Consider a software project where SCA identifies two vulnerabilities: one in a logging library and one in a database driver. Without reachability analysis, teams may waste time remediating both. 

However, analysis reveals that the logging flaw is never invoked in production, while the database flaw is directly reachable from internet-exposed APIs. By prioritizing the latter, teams reduce remediation effort and focus on exploitable risks. 

This scenario shows how reachability analysis prevents wasted cycles and improves security efficiency.

Frequently asked questions

How does reachability analysis improve remediation efficiency?

It reduces noise by filtering out vulnerabilities that cannot be executed. This lets developers focus on real risks, speeding up remediation and preventing wasted time on non-exploitable findings.
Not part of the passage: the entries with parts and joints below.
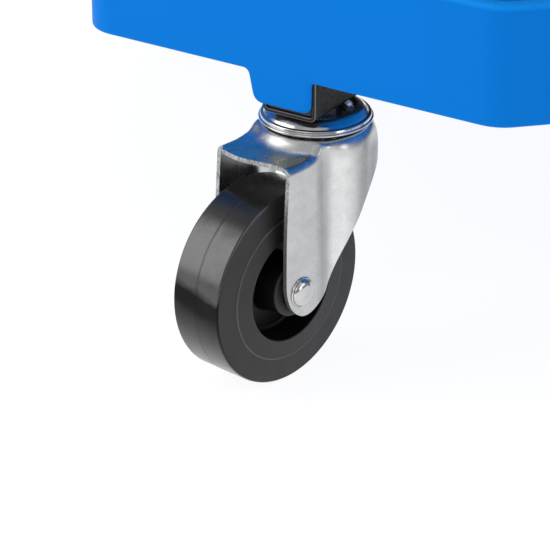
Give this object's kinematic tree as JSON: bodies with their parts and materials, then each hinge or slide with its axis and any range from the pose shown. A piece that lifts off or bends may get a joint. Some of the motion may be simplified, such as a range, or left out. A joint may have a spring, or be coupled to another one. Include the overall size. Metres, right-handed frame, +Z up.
{
  "type": "creeper seat",
  "caption": "Low rolling workshop seat: padded top on steel legs, blue moulded tool tray and a square-tube cross base on swivel casters.",
  "frame": {"origin": "on the floor, at the centre of the base", "axes": "+Z up; +X right, +Y to the back; the tray's flats face X and Y and its corner faces the diagonals"},
  "size_m": [0.449, 0.452, 0.392],
  "materials": {
    "zinc": "bright zinc plating on stamped sheet, fine grain",
    "ball_steel": "plain hardened steel, greased",
    "black_steel": "fine-textured black powder coat",
    "blue_plastic": "smooth satin moulded plastic, bright blue",
    "black_plastic": "satin black moulding",
    "tyre_rubber": "hard black rubber, semi-gloss, with a mould parting line",
    "plywood": "raw plywood",
    "foam": "cut upholstery foam",
    "black_vinyl": "grained black vinyl with a welt seam"
  },
  "bodies": {
    "frame": {"caster_front_left_cap": "zinc", "caster_front_left_stem": "zinc", "caster_front_left_stem_nut": "zinc", "caster_front_right_cap": "zinc", "caster_front_right_stem": "zinc", "caster_front_right_stem_nut": "zinc", "caster_rear_right_cap": "zinc", "caster_rear_right_stem": "zinc", "caster_rear_right_stem_nut": "zinc", "caster_rear_left_cap": "zinc", "caster_rear_left_stem": "zinc", "caster_rear_left_stem_nut": "zinc", "base_tube_long": "black_steel", "base_tube_short_right": "black_steel", "base_tube_short_left": "black_steel", "tube_plug_front_left": "black_plastic", "tube_plug_front_right": "black_plastic", "tube_plug_rear_right": "black_plastic", "tube_plug_rear_left": "black_plastic", "tool_tray": "blue_plastic", "leg_front_left": "black_steel", "leg_bolt_front_left": "zinc", "seat_screw_front_left": "zinc", "leg_front_right": "black_steel", "leg_bolt_front_right": "zinc", "seat_screw_front_right": "zinc", "leg_rear_right": "black_steel", "leg_bolt_rear_right": "zinc", "seat_screw_rear_right": "zinc", "leg_rear_left": "black_steel", "leg_bolt_rear_left": "zinc", "seat_screw_rear_left": "zinc", "seat_plate": "black_steel", "seat_board": "plywood", "seat_foam": "foam", "seat_cover": "black_vinyl"},
    "caster_front_left_swivel": {"caster_front_left_ball_race": "ball_steel", "caster_front_left_fork": "zinc", "caster_front_left_axle_rivet": "zinc", "caster_front_left_axle_sleeve": "ball_steel"},
    "caster_front_left_wheel": {"caster_front_left_wheel_hub": "black_plastic", "caster_front_left_wheel_tyre": "tyre_rubber"},
    "caster_front_right_swivel": {"caster_front_right_ball_race": "ball_steel", "caster_front_right_fork": "zinc", "caster_front_right_axle_rivet": "zinc", "caster_front_right_axle_sleeve": "ball_steel"},
    "caster_front_right_wheel": {"caster_front_right_wheel_hub": "black_plastic", "caster_front_right_wheel_tyre": "tyre_rubber"},
    "caster_rear_right_swivel": {"caster_rear_right_ball_race": "ball_steel", "caster_rear_right_fork": "zinc", "caster_rear_right_axle_rivet": "zinc", "caster_rear_right_axle_sleeve": "ball_steel"},
    "caster_rear_right_wheel": {"caster_rear_right_wheel_hub": "black_plastic", "caster_rear_right_wheel_tyre": "tyre_rubber"},
    "caster_rear_left_swivel": {"caster_rear_left_ball_race": "ball_steel", "caster_rear_left_fork": "zinc", "caster_rear_left_axle_rivet": "zinc", "caster_rear_left_axle_sleeve": "ball_steel"},
    "caster_rear_left_wheel": {"caster_rear_left_wheel_hub": "black_plastic", "caster_rear_left_wheel_tyre": "tyre_rubber"}
  },
  "joints": [
    {"name": "front_left_swivel", "type": "hinge", "parent": "frame", "child": "caster_front_left_swivel", "pos_m": [-0.15087, -0.15087, 0.09], "axis": [0, 0, 1], "continuous": true},
    {"name": "front_left_roll", "type": "hinge", "parent": "caster_front_left_swivel", "child": "caster_front_left_wheel", "pos_m": [-0.17282, -0.16607, 0.0375], "axis": [0.5693, -0.8221, 0], "continuous": true},
    {"name": "front_right_swivel", "type": "hinge", "parent": "frame", "child": "caster_front_right_swivel", "pos_m": [0.15087, -0.15087, 0.09], "axis": [0, 0, 1], "continuous": true},
    {"name": "front_right_roll", "type": "hinge", "parent": "caster_front_right_swivel", "child": "caster_front_right_wheel", "pos_m": [0.16607, -0.17282, 0.0375], "axis": [0.8221, 0.5693, 0], "continuous": true},
    {"name": "rear_right_swivel", "type": "hinge", "parent": "frame", "child": "caster_rear_right_swivel", "pos_m": [0.15087, 0.15087, 0.09], "axis": [0, 0, 1], "continuous": true},
    {"name": "rear_right_roll", "type": "hinge", "parent": "caster_rear_right_swivel", "child": "caster_rear_right_wheel", "pos_m": [0.17282, 0.16607, 0.0375], "axis": [-0.5693, 0.8221, 0], "continuous": true},
    {"name": "rear_left_swivel", "type": "hinge", "parent": "frame", "child": "caster_rear_left_swivel", "pos_m": [-0.15087, 0.15087, 0.09], "axis": [0, 0, 1], "continuous": true},
    {"name": "rear_left_roll", "type": "hinge", "parent": "caster_rear_left_swivel", "child": "caster_rear_left_wheel", "pos_m": [-0.14396, 0.17666, 0.0375], "axis": [-0.9659, 0.2588, 0], "continuous": true}
  ]
}
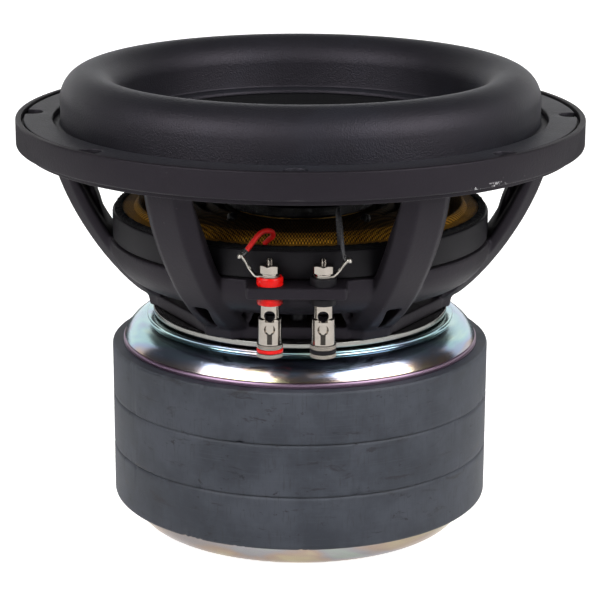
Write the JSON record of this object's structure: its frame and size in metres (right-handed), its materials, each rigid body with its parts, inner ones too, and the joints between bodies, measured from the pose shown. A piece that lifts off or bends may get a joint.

Can reachability analysis detect runtime-only vulnerabilities?

Yes, when combined with runtime monitoring. Static checks alone may miss conditional paths, but runtime data validates which vulnerable functions are actually executed in production.

Does an SCA tool need AI to accurately assess reachability?

Not strictly. Standard reachability analysis works without AI, but AI assisted vulnerability reachability analysis provides greater accuracy and prioritization by analyzing complex or less obvious execution paths.

What role does code-to-runtime mapping play in reachability checks?

It connects static vulnerabilities with live application behavior. By mapping runtime execution back to code owners, teams ensure that responsibility and remediation are properly assigned.

How often should teams re-run reachability analysis?

It should run continuously in CI/CD pipelines and periodically against production workloads. Regular checks ensure that newly introduced dependencies or features do not expand the exploitable surface.